На станции Сен-Жермен я встречаю Дину, которая едет в Париж покупать готовый траур для своей госпожи. Бедная девушка рассказывает мне на своем малопонятном жаргоне, прерываемом рыданиями, о внезапной смерти Ниттиса. Он проснулся в семь часов, она поставила ему на затылок четыре банки, которые предписал тамошний врач, но на этот раз банки держались плохо, и больной нервничал. Однако затем он заснул, проснулся в половине девятого, оделся, но вдруг стал жаловаться на сильную боль в голове.

Горничная, расчесывавшая ему волосы частым гребнем, вдруг заметила, что он не может уже держать голову, что она у него опускается, падает, и спросила, что с ним. Ниттис сначала отвечал только стонами, болезненными вздохами, потом вдруг, трогая себе лоб, воскликнул: «Ах, у меня здесь пустота! Я умираю!» Дина перетащила его на постель. Он уже не говорил, не открывал глаз, а только судорожно сжимал руки. Так как доктор всё не приходил, позвали студента из больницы, который и объявил, что у моего друга паралич всей левой половины и прилив крови к мозгу.

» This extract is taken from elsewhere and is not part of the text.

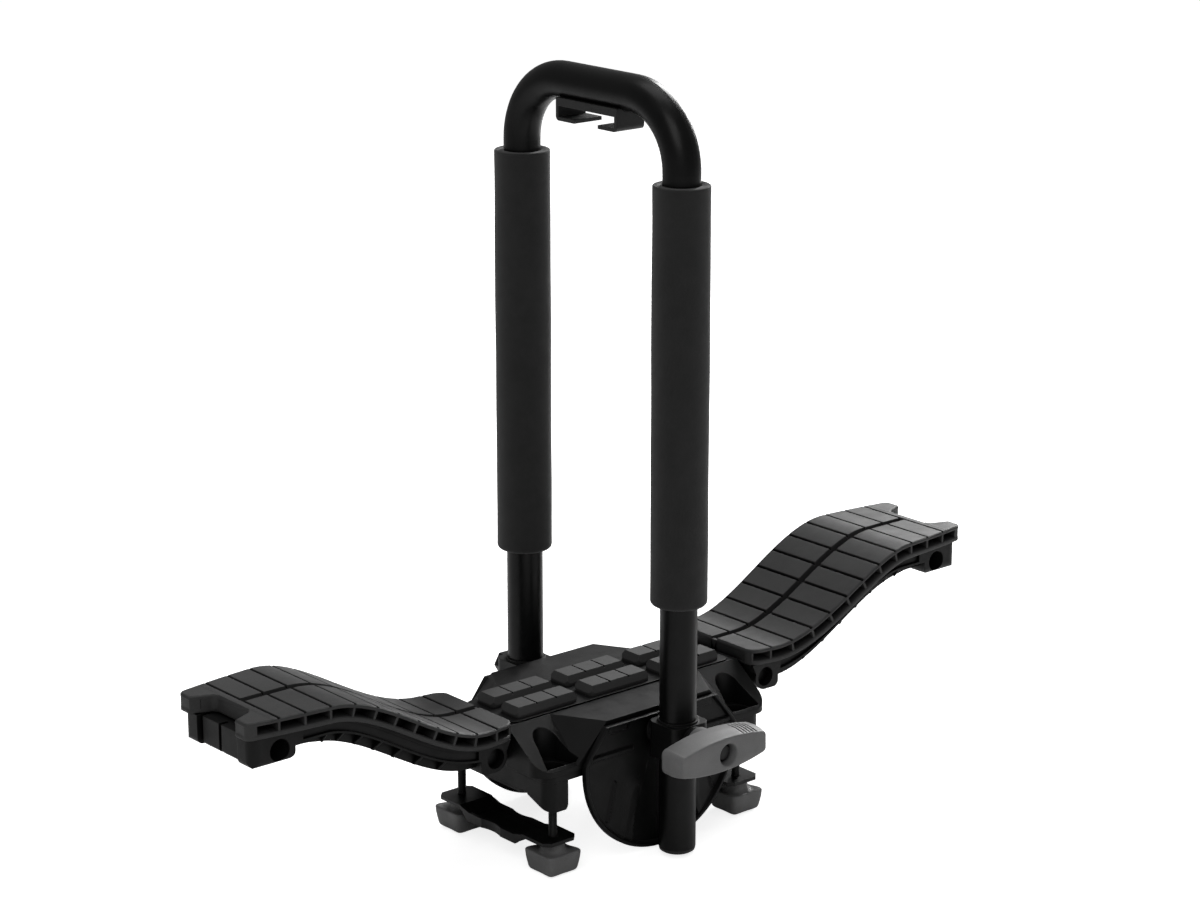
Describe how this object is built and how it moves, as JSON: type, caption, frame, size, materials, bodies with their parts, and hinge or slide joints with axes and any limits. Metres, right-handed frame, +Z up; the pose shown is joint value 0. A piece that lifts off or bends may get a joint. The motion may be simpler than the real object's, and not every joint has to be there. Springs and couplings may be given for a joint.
{
  "type": "folding roof boat carrier",
  "caption": "Crossbar-mounted boat carrier with a padded U-shaped upright, two curved padded wings, side shields, a tee handle and underside clamp straps with knobs.",
  "frame": {"origin": "centre of the rubber contact face that rests on the crossbar", "axes": "+X along the crossbar towards the right wing, +Y away from the tee handle, +Z up"},
  "size_m": [0.64, 0.24, 0.5301],
  "materials": {
    "moulded_nylon": "fine spark texture, semi-matte",
    "collar_nylon": "semi-matte",
    "wing_nylon": "semi-matte",
    "pad_rubber": "finely grained rubber",
    "seat_rubber": "plain rubber",
    "foam": "closed-cell foam skin, matte",
    "tube_coating": "satin black powder coat",
    "plug_plastic": "satin",
    "black_steel": "black e-coat, satin",
    "zinc_steel": "zinc plated",
    "bush_plastic": "natural nylon",
    "handle_plastic": "mid grey, lightly textured",
    "knob_plastic": "dark grey, lightly textured"
  },
  "bodies": {
    "base": {"base_housing": "moulded_nylon", "top_cover": "moulded_nylon", "cover_screws": "zinc_steel", "top_pads": "pad_rubber", "crossbar_pad": "seat_rubber", "front_shield": "moulded_nylon", "rear_shield": "moulded_nylon", "clamp_bolts": "black_steel", "hinge_pins": "black_steel", "pin_retainers": "black_steel", "pivot_shaft": "black_steel", "shaft_bushes": "bush_plastic", "friction_discs": "bush_plastic", "shaft_nut": "black_steel"},
    "upright": {"front_collar": "collar_nylon", "rear_collar": "collar_nylon", "upright_tube": "tube_coating", "front_foam_sleeve": "foam", "rear_foam_sleeve": "foam", "tube_plugs": "plug_plastic", "strap_guide": "plug_plastic", "guide_rivets": "black_steel"},
    "washer": {"thrust_washer": "black_steel"},
    "tee": {"tee_handle": "handle_plastic", "handle_insert": "black_steel"},
    "left_wing": {"left_wing_frame": "wing_nylon", "left_wing_pad": "pad_rubber"},
    "right_wing": {"right_wing_frame": "wing_nylon", "right_wing_pad": "pad_rubber"},
    "left_clamp": {"left_clamp_strap": "black_steel"},
    "right_clamp": {"right_clamp_strap": "black_steel"},
    "front_left_turn": {"front_left_knob": "knob_plastic", "front_left_knob_nut": "zinc_steel"},
    "rear_left_turn": {"rear_left_knob": "knob_plastic", "rear_left_knob_nut": "zinc_steel"},
    "front_right_turn": {"front_right_knob": "knob_plastic", "front_right_knob_nut": "zinc_steel"},
    "rear_right_turn": {"rear_right_knob": "knob_plastic", "rear_right_knob_nut": "zinc_steel"}
  },
  "joints": [
    {"name": "upright_fold", "type": "hinge", "parent": "base", "child": "upright", "pos_m": [0, 0, 0.033], "axis": [0, 1, 0], "range_deg": [-90, 90]},
    {"name": "tee_travel", "type": "slide", "parent": "base", "child": "washer", "axis": [0, -1, 0], "range_m": [0, 0.003]},
    {"name": "tee_turn", "type": "hinge", "parent": "washer", "child": "tee", "pos_m": [0, -0.112, 0.033], "axis": [0, -1, 0], "range_deg": [0, 720]},
    {"name": "left_wing_tilt", "type": "hinge", "parent": "base", "child": "left_wing", "pos_m": [-0.1225, 0, 0.033], "axis": [0, 1, 0], "range_deg": [-10, 10]},
    {"name": "right_wing_tilt", "type": "hinge", "parent": "base", "child": "right_wing", "pos_m": [0.1225, 0, 0.033], "axis": [0, -1, 0], "range_deg": [-10, 10]},
    {"name": "left_clamp_lift", "type": "slide", "parent": "base", "child": "left_clamp", "axis": [0, 0, 1], "range_m": [0, 0.01]},
    {"name": "right_clamp_lift", "type": "slide", "parent": "base", "child": "right_clamp", "axis": [0, 0, 1], "range_m": [0, 0.01]},
    {"name": "front_left_knob_turn", "type": "hinge", "parent": "left_clamp", "child": "front_left_turn", "pos_m": [-0.0837, -0.0496, -0.04], "axis": [0, 0, 1], "range_deg": [0, 3600]},
    {"name": "rear_left_knob_turn", "type": "hinge", "parent": "left_clamp", "child": "rear_left_turn", "pos_m": [-0.0837, 0.0496, -0.04], "axis": [0, 0, 1], "range_deg": [0, 3600]},
    {"name": "front_right_knob_turn", "type": "hinge", "parent": "right_clamp", "child": "front_right_turn", "pos_m": [0.0837, -0.0496, -0.04], "axis": [0, 0, 1], "range_deg": [0, 3600]},
    {"name": "rear_right_knob_turn", "type": "hinge", "parent": "right_clamp", "child": "rear_right_turn", "pos_m": [0.0837, 0.0496, -0.04], "axis": [0, 0, 1], "range_deg": [0, 3600]}
  ],
  "couplings": [
    {"joint": "tee_turn", "follows": "tee_travel", "rad_per_m": 4188.7},
    {"joint": "front_left_knob_turn", "follows": "left_clamp_lift", "rad_per_m": 6283.1},
    {"joint": "rear_left_knob_turn", "follows": "left_clamp_lift", "rad_per_m": 6283.1},
    {"joint": "front_right_knob_turn", "follows": "right_clamp_lift", "rad_per_m": 6283.1},
    {"joint": "rear_right_knob_turn", "follows": "right_clamp_lift", "rad_per_m": 6283.1}
  ]
}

Прихожу в этот грустный дом, в этот дом, всегда казавшийся мне обителью счастья. Госпожа Ниттис, растрепанная, в расстегнутом лифе, из-под которого выглядывает ночная кофта, в криво сидящей юбке, с блуждающими глазами, беспрерывно ходит взад и вперед по длинной гостиной, иногда опускаясь в кресло или на диван, но сейчас же вставая опять и продолжая свою бесконечную прогулку, с трудом волоча усталые ноги, но не в силах остановиться. Так ходит она без остановки, без отдыха, время от времени восклицая: «О, Боже мой!» – крик, от которого у нее как будто разрывается грудь, – и поднимая обе руки над головой в жесте отчаяния.